Było już naprawę późno – grubo po 18:00… Zaczęło się zmierzchać, ale po tym co później zobaczyłem, uważam, że warto było być tam o takiej porze…
Otóż droga powrotna przebiegała na odcinku Petrova – Parnica głębokimi dolinami. Z każdej strony otaczały nas wysokie pasma górskie, ubarwione w żywe, jesienne kolory, oświetlone nisko już zawieszonym słońcem… Czerwone, pomarańczowe i żółte zbocza górskie wyglądały naprawdę zabójczo – aż żałuję, że się już mocno spieszyliśmy i nie zatrzymaliśmy się, by uwiecznić te widoki… W górach bywałe wielokrotnie, ale nigdy jesienią, także był to dla mnie całkiem nowy widok. I był naprawdę wspaniały…

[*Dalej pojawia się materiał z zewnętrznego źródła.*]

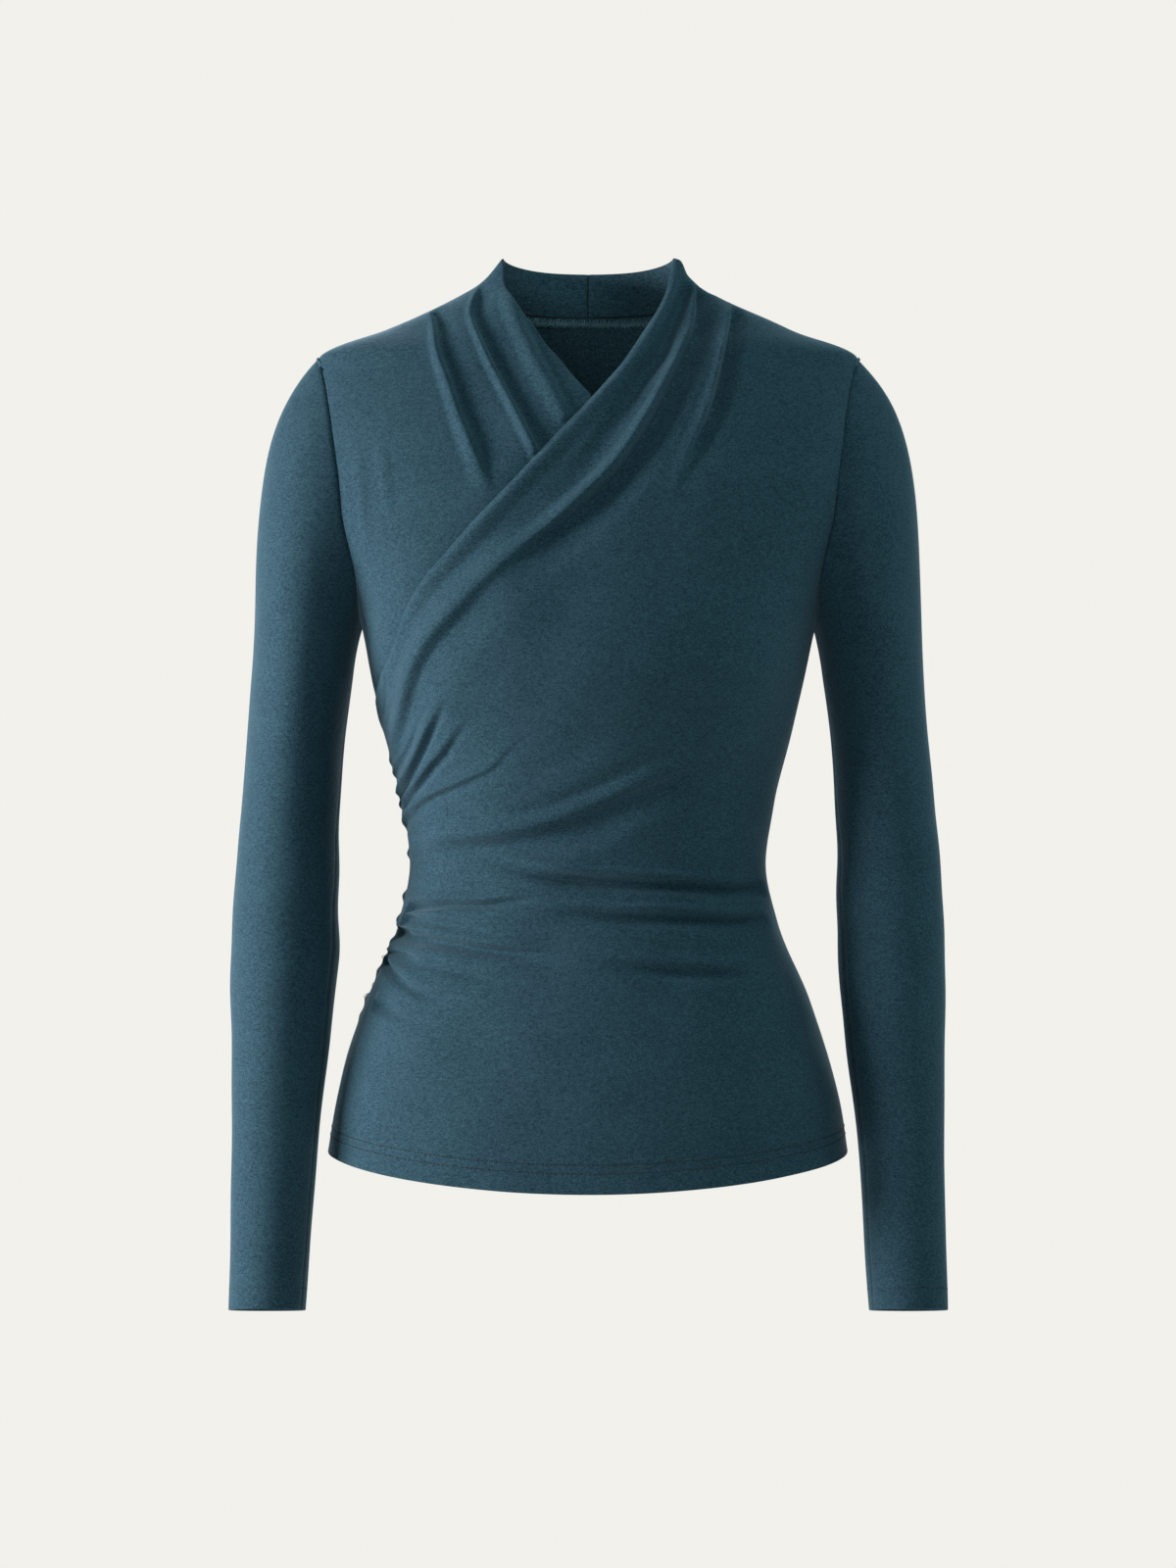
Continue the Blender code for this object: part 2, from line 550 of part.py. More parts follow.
def half_gap(theta, level, round_way, up_way):
    """Theta and level moved half a seam gap along the form, round it or up it by the given signs."""
    angle, rise = 0.004, 0.4
    theta, level = np.asarray(theta, float), np.asarray(level, float)
    per_angle = np.linalg.norm(torso(theta + angle, level) - torso(theta - angle, level), axis=-1) / (2 * angle)
    per_level = np.linalg.norm(torso(theta, level + rise) - torso(theta, level - rise), axis=-1) / (2 * rise)
    return theta + round_way * SEAM_GAP / 2 / per_angle, level + up_way * SEAM_GAP / 2 / per_level


def side_boundary(bottom, side_rows, shoulder_rows, turns, round_way):
    """The edge of a panel at +X from the shoulder seam's inner end down the armhole and side seam.

    Gives theta, level and the armhole turn, which is not a number away from the armhole.
    """
    shoulder = np.linspace(NECK_SEAM, SHOULDER_POINT, shoulder_rows + 1)[:-1]
    side = np.linspace(UNDERARM, bottom, side_rows + 1)[1:]
    hole_theta, hole_level = armhole_place(turns)
    theta = np.concatenate([np.full(len(shoulder), np.pi / 2), hole_theta, np.full(len(side), np.pi / 2)])
    level = np.concatenate([shoulder, hole_level, side])
    turn = np.concatenate([np.full(len(shoulder), np.nan), turns, np.full(len(side), np.nan)])
    inset_theta, _ = half_gap(theta, level, round_way, 0)
    return np.where(np.isnan(turn), inset_theta, theta), level, turn


def set_armhole_edge(outer, inner, turn, side, round_way):
    """Puts a panel's armhole edge half a gap from the seam line, its two corners also half a gap from
    the side and shoulder seams, which the panel leaves by round_way."""
    at_hole = ~np.isnan(turn)
    line, across, wall = armhole_seam(turn[at_hole])
    theta, level = armhole_place(turn[at_hole])
    corner = (np.abs(np.sin(turn[at_hole])) < 1e-6)[:, None]
    from_seam = unit(torso(theta + 0.01 * round_way, level) - line)
    edge = line - across * SEAM_GAP / 2 + corner * from_seam * SEAM_GAP / 2
    mirror = np.array([side, 1, 1])
    outer[at_hole] = edge * mirror
    inner[at_hole] = (edge - wall) * mirror


def skins(surface, theta, level):
    outer = surface(theta, level)
    return outer, outer - WALL * outward(surface, theta, level)


def crossover_front(name, edge, offset, side, bottom, end_levels, side_rows, columns):
    """A front that starts at the centre-back collar seam on one side and crosses to the other side seam.

    Its rows run along the cloth from the shoulder to the opposite side seam, the way its folds lie.
    It is laid out as if it started at +X; side mirrors it.
    """
    turns = np.radians(np.linspace(0, 180, ARMHOLE_STEPS + 1))
    start_theta, start_level, turn = side_boundary(bottom, side_rows, SHOULDER_ROWS, turns, -1)
    junction = np.linspace(COLLAR_TOP, NECK_SEAM, COLLAR_ROWS + 1)[:-1]
    neck_gap = half_gap(np.pi / 2, NECK_SEAM, 0, 1)[1]
    start_level[0] = neck_gap
    start_theta = np.concatenate([np.full(COLLAR_ROWS, np.pi / 2), start_theta])
    start_level = np.concatenate([junction, start_level])
    turn = np.concatenate([np.full(COLLAR_ROWS, np.nan), turn])
    end_theta, end_level = half_gap(np.full(len(end_levels), -np.pi / 2), end_levels, 1, 0)

    shares = np.linspace(0, 1, LAYOUT_FINENESS * columns + 1)
    edge_curve = through(edge_places(edge, 1), 400)
    edge_points = torso(edge_curve[:, 0], edge_curve[:, 1])
    length = np.concatenate([[0], np.cumsum(np.linalg.norm(np.diff(edge_points, axis=0), axis=1))])
    top = np.stack([np.interp(shares * length[-1], length, edge_curve[:, k]) for k in (0, 1)], axis=-1)
    foot = np.stack([start_theta[-1] + (end_theta[-1] - start_theta[-1]) * shares,
                     np.full(len(shares), float(bottom))], axis=-1)
    start = np.stack([start_theta, start_level], axis=-1)
    end = np.stack([end_theta, end_level], axis=-1)
    top[0], top[-1] = start[0], end[0]
    top, foot = unrolled(top), unrolled(foot)

    def travelled(places):
        steps = np.linalg.norm(np.diff(torso(places[:, 0], places[:, 1]), axis=0), axis=1)
        return np.concatenate([[0], np.cumsum(steps)]) / steps.sum()

    down = (0.5 * (travelled(start) + travelled(end)))[:, None, None]
    start, end = unrolled(start), unrolled(end)
    across = shares[None, :, None]
    body = (
        (1 - down) * top[None] + down * foot[None]
        + (1 - across) * start[:, None] + across * end[:, None]
        - (1 - down) * ((1 - across) * start[0] + across * end[0])
        - down * ((1 - across) * start[-1] + across * end[-1])
    )
    body = rolled(respaced(even_out(body), close_at_ends(columns)))
    rows = len(start)
    back_theta = np.linspace(half_gap(np.pi, 0.0, -1, 0)[0], np.pi / 2, COLLAR_COLUMNS + 1)[:-1]
    collar_level = np.append(junction, NECK_SEAM)
    collar = np.empty((COLLAR_ROWS + 1, COLLAR_COLUMNS, 2))
    collar[..., 0] = back_theta
    collar[..., 1] = collar_level[:, None]
    collar[-1, :, 1] = half_gap(back_theta, np.zeros(COLLAR_COLUMNS), 0, 1)[1]

    number = {}
    places, turn_of = [], []
    for row in range(rows):
        first = -COLLAR_COLUMNS if row <= COLLAR_ROWS else 0
        for column in range(first, columns + 1):
            number[row, column] = len(places)
            places.append(collar[row, column + COLLAR_COLUMNS] if column < 0 else body[row, column])
            turn_of.append(turn[row] if column == 0 else np.nan)
    quads = []
    for row, column in number:
        corners = [(row, column), (row, column + 1), (row + 1, column + 1), (row + 1, column)]
        if all(corner in number for corner in corners):
            quad = [number[corner] for corner in corners]
            quads.append(quad if side > 0 else quad[::-1])
    places = np.array(places)
    outer, inner = skins(cloth(offset), side * places[:, 0], places[:, 1])
    set_armhole_edge(outer, inner, np.array(turn_of), side, -1)
    return wall_object(name, outer, inner, quads)


def back_panel():
    """The back, from the hem up between the armholes to the shoulder seams and the neck seam."""
    turns = np.radians(360 - np.linspace(0, 180, ARMHOLE_STEPS + 1))
    theta, level, turn = side_boundary(HEM, BACK_SIDE_ROWS, BACK_SHOULDER_ROWS, turns, 1)
    rows, columns = len(theta), BACK_COLUMNS
    level[0] = half_gap(np.pi / 2, NECK_SEAM, 0, -1)[1]
    shares = np.linspace(0, 1, columns + 1)
    grid_theta = theta[:, None] + (2 * np.pi - 2 * theta[:, None]) * shares
    even_level = level.copy()
    even_level[~np.isnan(turn)] = np.linspace(SHOULDER_POINT, UNDERARM, ARMHOLE_STEPS + 1)
    inside = smooth_step(np.minimum(shares, 1 - shares) / BACK_EVEN_SHARE)
    grid_level = level[:, None] + (even_level - level)[:, None] * inside
    grid_level[0] = half_gap(grid_theta[0], np.zeros(columns + 1), 0, -1)[1]
    left_turn = np.full((rows, columns + 1), np.nan)
    left_turn[:, 0] = turn
    outer, inner = skins(cloth(back_offset), grid_theta, grid_level)
    set_armhole_edge(outer, inner, left_turn, 1, 1)
    set_armhole_edge(outer, inner, left_turn[:, ::-1], -1, 1)
    corner = np.arange(rows * (columns + 1)).reshape(rows, columns + 1)
    quads = np.stack([corner[:-1, :-1], corner[1:, :-1], corner[1:, 1:], corner[:-1, 1:]], axis=-1)
    return wall_object("back", outer.reshape(-1, 3), inner.reshape(-1, 3), quads.reshape(-1, 4).tolist())


def sleeve_tube(name, side):
    """A sleeve from the armhole to the open cuff, a tube with one seam at the underarm."""
    around = 2 * ARMHOLE_STEPS
    turns = np.arange(around) * 2 * np.pi / around
    arm = 1 + np.linspace(0, 1, SLEEVE_ARM_ROWS + 1)
    shares = np.concatenate([SLEEVE_CAP_SHARES, arm])
    turn, share = np.meshgrid(turns, shares)
    outer = sleeve(turn, share)
    inner = outer - WALL * sleeve_outward(turn, share)
    line, across, wall = armhole_seam(turns)
    outer[0] = line + across * SEAM_GAP / 2
    inner[0] = outer[0] - wall
    rows = len(shares)
    corner = np.arange(rows * around).reshape(rows, around)
    after = np.roll(corner, -1, axis=1)
    quads = np.stack([corner[:-1], after[:-1], after[1:], corner[1:]], axis=-1).reshape(-1, 4)
    if side < 0:
        quads = quads[:, ::-1]
    mirror = np.array([side, 1, 1])
    return wall_object(name, (outer * mirror).reshape(-1, 3), (inner * mirror).reshape(-1, 3), quads.tolist())


def gathered_levels():
    """Where the rows of the upper front meet the side seam: close together along the gathers."""
    rows = COLLAR_ROWS + SHOULDER_ROWS + ARMHOLE_STEPS + SIDE_ROWS_OVER
    plain = 7
    gathers = np.linspace(WRAP_END, GATHER_END, rows - plain + 1)
    return np.concatenate([gathers, np.linspace(GATHER_END, HEM, plain + 1)[1:]])


def plain_levels():
    rows = COLLAR_ROWS + SHOULDER_ROWS + ARMHOLE_STEPS + SIDE_ROWS_UNDER
    return np.linspace(WRAP_END, UNDER_LAYER_HEM, rows + 1)


def clear_scene():
    for item in list(bpy.data.objects):
        bpy.data.objects.remove(item, do_unlink=True)


def build():
    clear_scene()
    back_panel()
    crossover_front("front_left", OVER_EDGE, over_offset, 1, HEM, gathered_levels(), SIDE_ROWS_OVER, OVER_COLUMNS)
    crossover_front(
        "front_right", UNDER_EDGE, under_offset, -1, UNDER_LAYER_HEM, plain_levels(), SIDE_ROWS_UNDER, UNDER_COLUMNS
    )
    sleeve_tube("sleeve_left", 1)
    sleeve_tube("sleeve_right", -1)


build()
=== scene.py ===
"""Long-sleeved wrap top in brushed heather jersey, filled out as if worn, in a plain pale studio.

Every cut piece is a thin closed shell on the form of its solid, with the folds, pleats and gathers of
the worn top laid on it. Tables are in millimetres. +X is the wearer's left, +Y the back.
"""

from collections import namedtuple

import bpy
import numpy as np
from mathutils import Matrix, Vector


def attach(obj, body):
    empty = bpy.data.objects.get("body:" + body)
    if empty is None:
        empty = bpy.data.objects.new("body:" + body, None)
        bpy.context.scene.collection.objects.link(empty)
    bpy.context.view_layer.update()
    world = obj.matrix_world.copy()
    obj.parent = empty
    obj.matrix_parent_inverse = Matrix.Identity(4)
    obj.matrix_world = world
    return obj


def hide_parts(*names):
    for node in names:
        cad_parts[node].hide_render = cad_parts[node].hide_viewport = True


MM = 0.001
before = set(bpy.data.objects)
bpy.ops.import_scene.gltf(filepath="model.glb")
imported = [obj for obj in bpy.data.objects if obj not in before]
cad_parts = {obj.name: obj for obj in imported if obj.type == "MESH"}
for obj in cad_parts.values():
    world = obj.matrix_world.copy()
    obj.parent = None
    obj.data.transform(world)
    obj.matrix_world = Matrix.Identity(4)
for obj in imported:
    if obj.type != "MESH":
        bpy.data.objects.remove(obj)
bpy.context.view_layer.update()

# ---- the top's form

WALL, DEEPEST_DENT = 1.2, 1.6
SEAM_GAP = 0.12
FREE_ROUNDING, SEWN_ROUNDING = 1.0, 0.12
COLLAR_TOP, NECK_SEAM, SHOULDER_POINT, UNDERARM = 23.0, 0.0, -43.0, -222.0
HEM, UNDER_LAYER_HEM, WRAP_END, GATHER_END = -568.0, -330.0, -280.0, -488.0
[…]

Dojechaliśmy w końcu do Dolnego Kubina, gdzie po chwilowym błądzeniu pojechaliśmy w stronę Oravskego Podzamoka. Wreszcie zaczynałem poznawać różne miejsca – w końcu byłem tu dwa lata wcześniej na MZcie :). Sławetny Hardcoreowy Majowy Wypad ;).
W Oravskym Podzamoku, u samego podnóża zamku, już w ciemnościach zaparkowaliśmy motocykle przed restauracją i poszliśmy uspokoić buntujące się żołądki. Miłą odmianą był też ciepły klimat lokalu, gdyż wraz z zapadającym zmierzchem temperatura poszła ostro w dół, a byliśmy przecież jeszcze z 200km od domu :|.
Kiedy już pojedliśmy – pojechaliśmy dalej. Przez znane mi Namestovo, znaną mi trasą do Korbielowa, gdzie przekroczyliśmy granicę.
Byłem już zziębnięty na kość. Marian pożyczył mi dodatkowy swój polar, którego nie zakładał, ale mimo to dalej było mi strasznie zimno. Temperatura spadła do +3 stopni, było po 20:00, miałem na sobie dwa swetry, dwa polary, kurtkę i… marzłem…
Zaczęliśmy się więc często zatrzymywać i rozgrzewać przy ciepłych napojach. Postój był na pewno w Żywcu, a potem chyba też w Bielsku i Pszczynie. Choć szczerze mówiąc dokładnie nie pamiętam tego już teraz, gdy opisuję wypad…
Do Rybnika dotarliśmy około 22:00. Marian odbił do Gliwic, a ja odstawiłem motocykl do garażu…
Tego dnia padło aż 497km! Byłem w szoku – pół tysiąca kilometrów w średniej temperaturze oscylującej w granicach 5-6 stopni Celsjusza :).
Ale na pewno było warto. Hania spisała się rewelacyjnie, średnio paliła nieco ponad 5l/100km więc w sumie nie było najgorzej. Zmarzłem jak cholera, ale co widziałem i przeżyłem – to moje :).